14. As to the non-parole period it seems to me that the judge has taken a moderate course. Mrs Shaw argued that His Honor had given insufficient weight to what is described as the principle of totality and that the totality of the punishment which must now be suffered by the appellant should have inclined His Honor to reduce what otherwise might have been imposed by way of head sentence and non-parole period. I think, however, that the repetition by the appellant of intimidatory conduct which was involved in the commission of these crimes, following the suspension of the sentences for the earlier crimes made it necessary for the judge to impose additional punishment which would make clear to the appellant that this sort of conduct simply cannot be tolerated.

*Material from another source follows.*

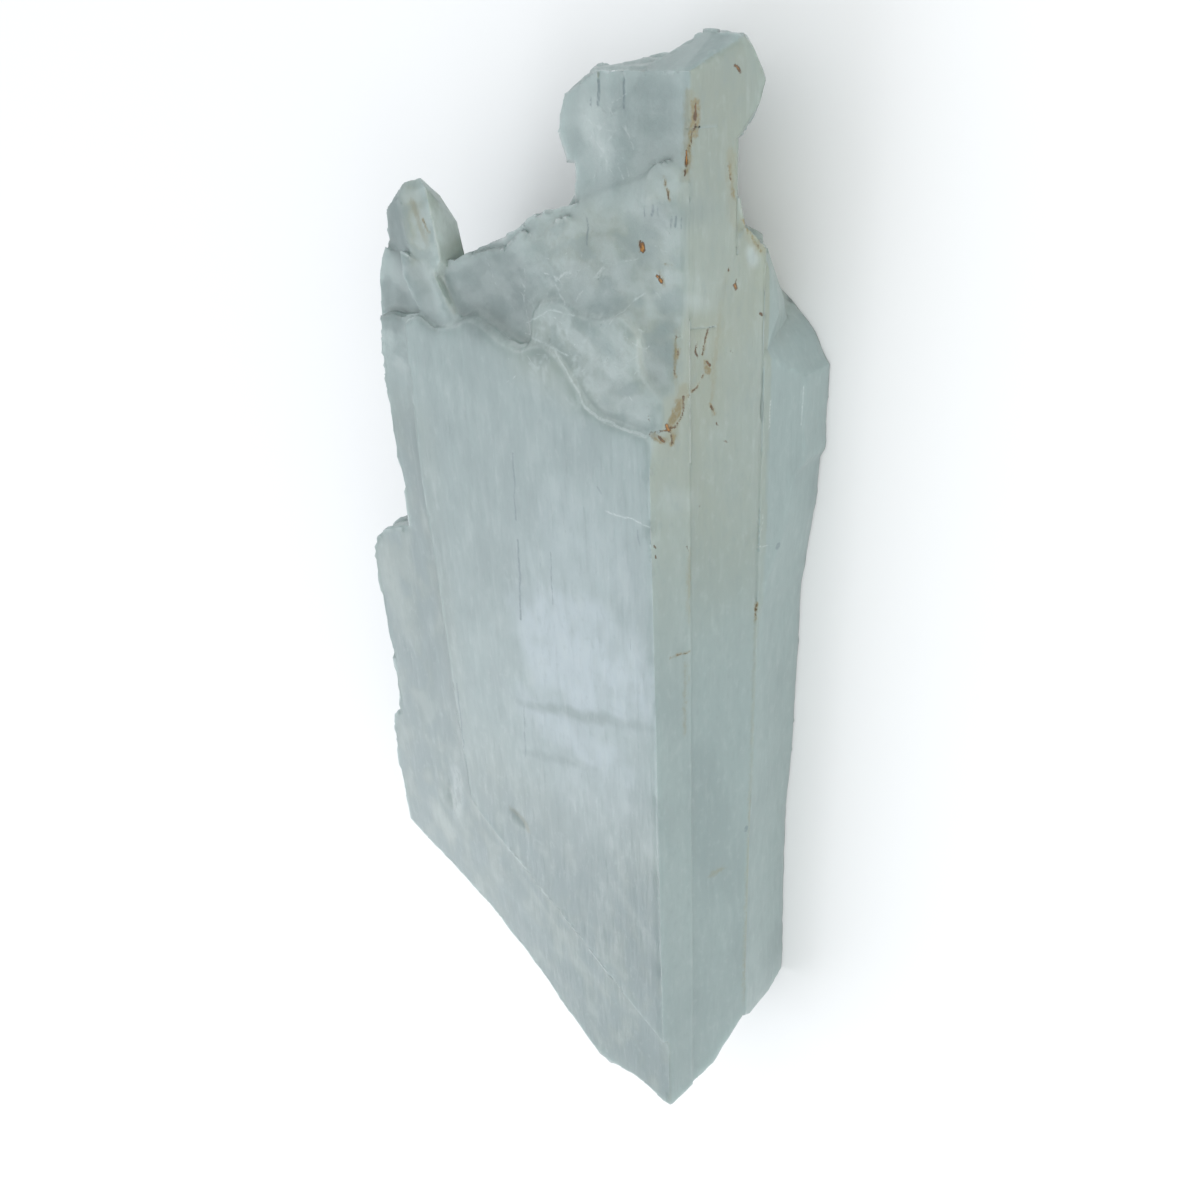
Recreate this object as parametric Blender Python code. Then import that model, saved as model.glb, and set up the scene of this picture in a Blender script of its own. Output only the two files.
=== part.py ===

15. The crimes were serious. They had been committed following earlier serious crimes for which the appellant was given his opportunity to change his way of life, and to change the way in which he approached his matrimonial difficulties. He did not take the opportunity. He must now suffer the punishment, not only for the earlier crimes, but also for the crimes for which he has now been sentenced. One can only hope that the severe punishment which he must now undergo will lead him to re-assess his approach to his undoubted problems in life. In my opinion the appeal should be dismissed.

JUDGE2 MILLHOUSE J On the only point on which we thought it necessary to hear the Crown, Ms Vanstone would have won me over, if that had been necessary, with her first point: that had the learned 6 sentencing judge imposed one sentence of five years for the two crimes of housebreaking and larceny and for damaging property it would have been very difficult, if not impossible, to argue against the sentence. The learned sentencing judge worked out the penalty by a different method - five years for the housebreaking and larceny and three years for damaging property to be concurrent - but the result is the same. In my view that result is justified by the facts of the case. I agree that the appeal be dismissed.

JUDGE3 MULLIGHAN J I agree that the appeal should be dismissed, for the reasons expressed by the Chief Justice.